Tielle、音楽に託した希望への祈り 3度目のワンマンライブで垣間見えたアーティストとしての本質

Tielle、3度目のワンマン公演レポ

 澤野弘之によるボーカルオーディションで見出されたシンガーのTielle(チエル)が、3月4日に東京・KANDA SQUARE HALLにて、自身3度目となるワンマンライブ『Light in the Dark』を開催した。

Tielle

 開演前の場内には泡の音が薄く流れていた。開演時間を迎えると場内が暗転。両脇の壁には大きな木の影が映し出され、先ほどまで泡と感じていた音は水が流れる音へと変わり、まるで森の奥深くに佇む静かな湖の畔にいるような感覚に陥ったところで、バンドに続いて、Tielleがスタンドマイクの前へと歩みを進め、ピアノ伴奏のみで「good girl」を歌い始めた。2番でピアノがエレキギターになり、ベースとドラムも加わったバンドサウンドに乗せて、祈りや願いを込めた歌声をエネルギッシュに響かせると、「Beyond」ではリバーヴが効いた歌声によって眩い光を放った。

 マイクの前には6枚羽根の天使を思わせるモチーフが飾られており、彼女の顔を見ることはできなかったが、最初のMCで「みなさんのお顔を見たいので」と話しながら、スタンドマイクを外した。ジャケットやMVで顔を出さずに活動することで匿名性と無国籍感が強く打ち出されていた彼女の等身大の姿がはっきりと浮かび上がり、観客との距離は一気に縮まった。そして、「大人の二人の恋がうまくいかない。そんな曲です」と語った「trying」ではポップでグルーヴィーなラブソングに合わせて観客が手を左右に振って盛り上がるほどの親密なムードを作ったが、「告白」では一転して、激しくダイナミックなボーカルで空間を拡大。ろうそくの火が揺れる中で歌われた「GHOST」ではさらにローからハイ、ウィスパーからシャウトと、激しさと優しさが交互に訪れる起伏に富んだ表現と迫力のある歌声で観客を圧倒した。
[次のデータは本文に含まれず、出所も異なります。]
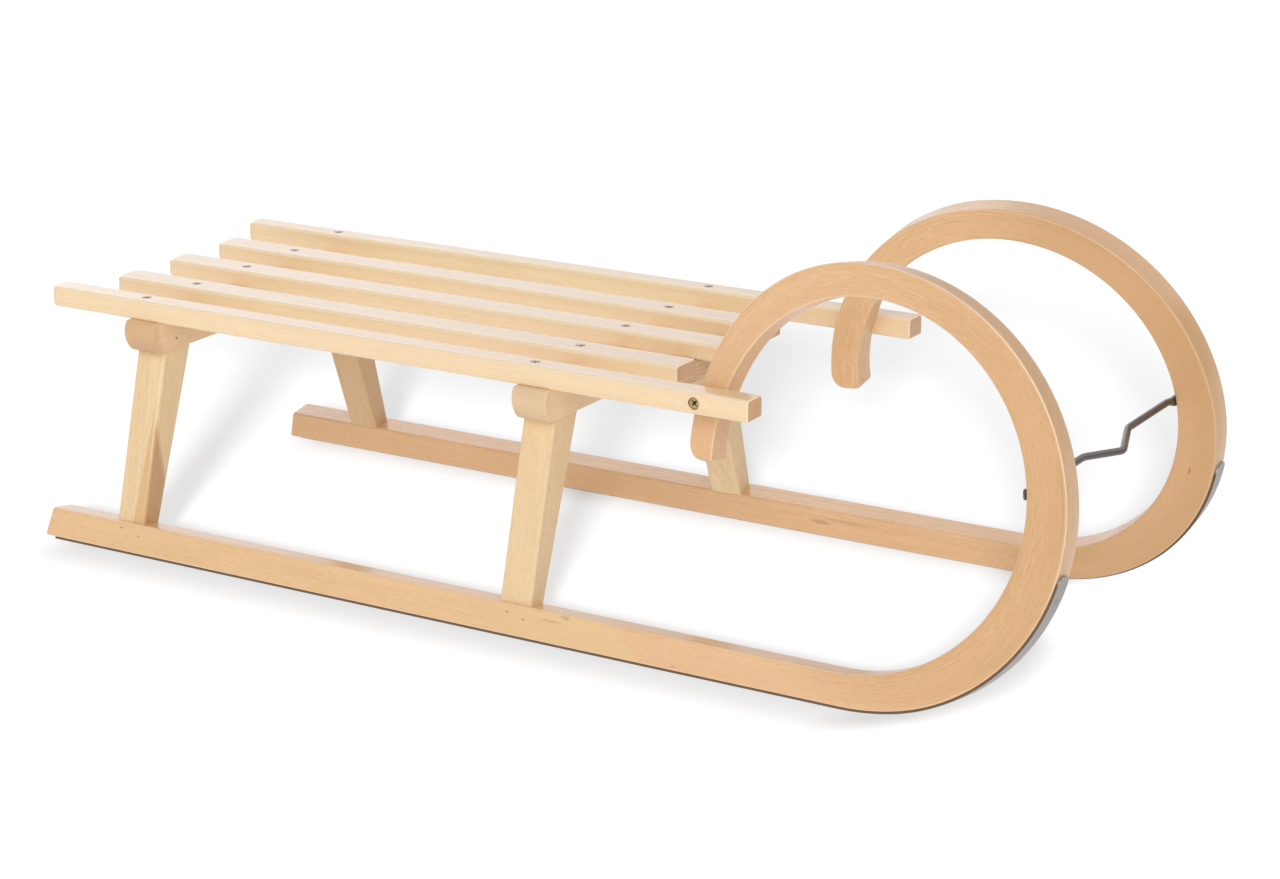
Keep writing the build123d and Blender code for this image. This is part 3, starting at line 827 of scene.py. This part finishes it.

 1stアルバム『BEYOND』からの5曲、1stミニアルバム『CONTRAST』のラストナンバーを経て、いよいよ2ndミニアルバム『Light in the Dark』の世界へと突入していった。Survive Said The ProphetのyoshとともにTielleの楽曲の作詞・作曲・プロデュースを務めるプロジェクトチーム「The Hideout Studios」の一員であるDAIKIのピアノ演奏によるインストナンバー「Noir.」、ピアノと歌のみで海の奥深くへとゆっくりと沈んでいく様を繊細な音で表現した「In the Dark」。そして、アニメ『BASTARD!! 暗黒の破壊神』のEDテーマとして書き下ろしたヘヴィーでハードなメタルロック「BLESSLESS」で再び強烈なベースとドラムが加わり、生と死、愛と憎しみの間で揺れる混沌した感情を生々しく攻撃的な歌声で解放。乱調の中で愛を見つけ出したラウドな楽曲に続くEDM調のロックナンバー「Misfit」では場内が明るくなる中で、Tielleは笑顔を見せながら、“I Love You”というハンドサインとハートマークを観客に届けながらステージを去ると、場内からは温かい拍手が湧き上がった。